Am heilsamsten ist die Art und Weise, wie „Lorena“ offenbart, was passiert, wenn Symbole der Männlichkeit bedroht sind – ein Thema, das heute so relevant ist wie in den frühen 90er Jahren, als Johns Penis zu einem potenten Stellvertreter für Männlichkeit selbst wurde und die kulturelle Reaktion auf Lorenas Tat andeutete, was passieren könnte, wenn Männlichkeit ihrer Potenz beraubt wird. (In Johns Fall war der buchstäbliche Verlust nur vorübergehend, was seine anschließende kurzlebige Karriere als Pornodarsteller bestätigte.) Diskussionen darüber, was Lorena getan hatte und warum sie es getan hatte, wurden durch einen unbeholfenen Schleier des Humors vermittelt – eine Praxis, die sich auch in der neueren Berichterstattung über die Geschichte fortsetzte, als Lorena 2015 in Steve Harveys Tages-Talkshow auftrat, um für die Sache zu werben, der sie jetzt ihr berufliches Leben widmet, die Lorena Gallo Foundation, eine gemeinnützige Organisation, die misshandelten Frauen beisteht. „Was hat Sie dazu bewogen, es anzunehmen?“ fragt Harvey, während das Publikum im Studio kichert. Lorena lächelt, wie sie es auch in der Dokumentation tut, wenn sie von den Ereignissen im Juni 1993 erzählt: Ihre Tat war so ungeheuerlich, dass sie selbst ihren Darsteller skandalisiert.
Der raue Humor, der die Geschichte immer noch umgibt – und der die Bobbitts jahrzehntelang zu einer Pointe machte -, verschleiert ein ungebetenes und unwillkommenes Gefühl der Verletzlichkeit seitens jener Hälfte der Bevölkerung, die bis dahin nicht gezwungen war, ihre intimen Körperteile als Mittel zu betrachten, mit denen sie vergewaltigt werden könnten.

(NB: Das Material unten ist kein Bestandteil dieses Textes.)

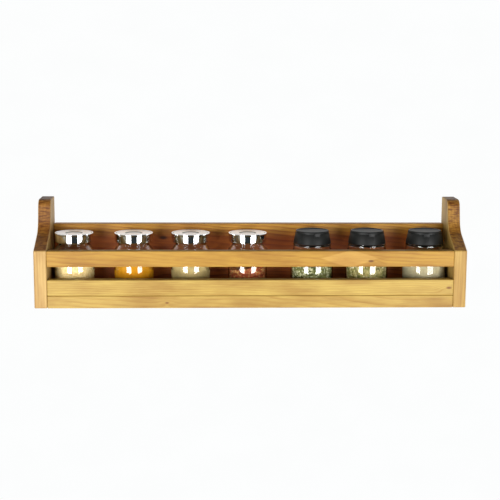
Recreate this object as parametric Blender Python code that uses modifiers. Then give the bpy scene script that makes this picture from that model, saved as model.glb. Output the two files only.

Es braucht eine Komikerin, Whoopi Goldberg, um in einem Clip aus ihrer Show die unlustige Wahrheit hinter dem Humor zu artikulieren. „Frauen leben mit dem Wissen, dass jederzeit seltsamer Scheiß passieren kann – du gehst eine dunkle Gasse entlang und schwupps, packt dich jemand“, sagt sie. „Jetzt müssen Männer tatsächlich über diesen Scheiß nachdenken.“ Gewalt gegen Frauen ist so routinemäßig, dass sie unauffällig ist; die Anfälligkeit von Frauen für Gewalt ist eine kulturelle Gegebenheit, die von Frauen selbst auf zellulärer Ebene verstanden wird. Als das Schlimmste, was einem Mann passieren kann, John widerfuhr, war das ein singuläres und sensationelles Ereignis, das sich für immer in unser kulturelles Gedächtnis einbrannte. „Lorena“ erinnert die Zuschauer daran, dass das Schlimmste, was einer Frau passieren kann, die ganze Zeit passiert.